The Golden Stench of Vacherin Mont d’Or

IMG_5119I arrived at the Cute Gardener’s house on a late afternoon like any other day but there was something odd in the air of his pristinely kept home: a subtle yet rank perfume not unlike sodden socks set out to dry on a piece of concrete and forgotten about for a year. I politely enough said nothing and went about my work until I discovered the smelly culprit at the stroke of the cocktail hour.

As we got ready for a night out at a swank French bistro, the CG presented me with a wooden round containing a cheese that had never crossed my path before. Clearly it was the source of the home’s fragrance of the hour, and seeing that the cheese was already half eaten I understood why. It had enough time to permeate the entire atmosphere through the channel of my mate’s vulnerability and gluttony for exotic triple creams. I was instructed to take a sip of Riesling first and then try the cheese. After the syrupy crisp apple flavor of the vine hit the back of my throat, a small spoonful of the cheese on my tongue exploded in a bath of silken, woodsy flavor tinged on the edge with an almost oniony bite.

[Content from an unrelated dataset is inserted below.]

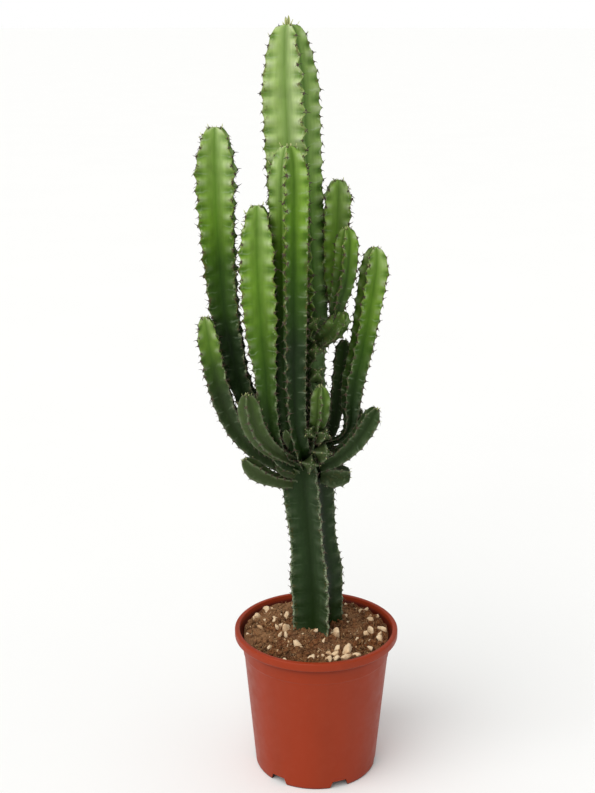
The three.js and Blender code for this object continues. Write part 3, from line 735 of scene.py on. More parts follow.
def peat_material(soil):
    """Brown fibrous potting mix, dark in random patches and lighter towards the back."""
    material, nodes, shader, place = new_material("Potting Mix")
    clods = nodes.noise(place, 130, 5.0, 0.65)
    peat = nodes.mix(nodes.stretch(clods, 0.34, 0.62), soil.dark_peat, soil.peat)
    threads = nodes.noise(nodes.mapping(place, (1, 4, 2)), 420, 4.0, 0.7)
    peat = nodes.mix(nodes.stretch(threads, 0.52, 0.66, 0, 0.9), peat, soil.fibre)
    peat = nodes.mix(nodes.patches(place, 1100, 0.66, 0.74, 0, 0.6, 2.0), peat, linear(196, 160, 120))
    peat = nodes.mix(nodes.patches(place, 36, 0.5, 0.7, 0, 0.3), peat, linear(112, 62, 44))
    far = nodes.stretch(nodes.part(place, "Y"), -0.05, -0.005, 0.25, 1.2)
    dry = nodes.times(nodes.patches(place, 21, 0.44, 0.62, 0, 0.5, 4.0), far)
    nodes.fill(shader, {
        "Base Color": nodes.mix(dry, peat, linear(158, 120, 84)),
        "Roughness": 0.92,
        "Specular IOR Level": 0.2,
        "Normal": grain_bump(nodes, place, 650, 0.9, 0.8),
    })
    return material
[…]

The vat contained Vacherin Mont d’Or, one of the most prized cheeses on the market. Known for its “spontaneous exuberance” (indeed, making me squeal a little with each bite), it is a highly seasonal Swiss cow creation made with the winter milk of the cows that produce Gruyere in the summer. It’s only available once a year and costs about $40 for the small tub. The CG got lucky while visiting the Beverly Hills Cheese Store and asking the man behind the counter if he had anything super runny. He was duly sized up in the store first before the man behind the counter concurred that he was worthy enough to be sold the very last one on hand. My own search online for more of the cheese turned out dismal results and continuous red SOLD OUT signs across the screen.

I took a third sip of Riesling with another pungent bite, delivered by a tiny metal spoon small enough to deliver the perfect smidgeon of such a million dollar palate punch. It was all I needed to be completely sated by this precious cheese, the perfect precursor to a classic French meal.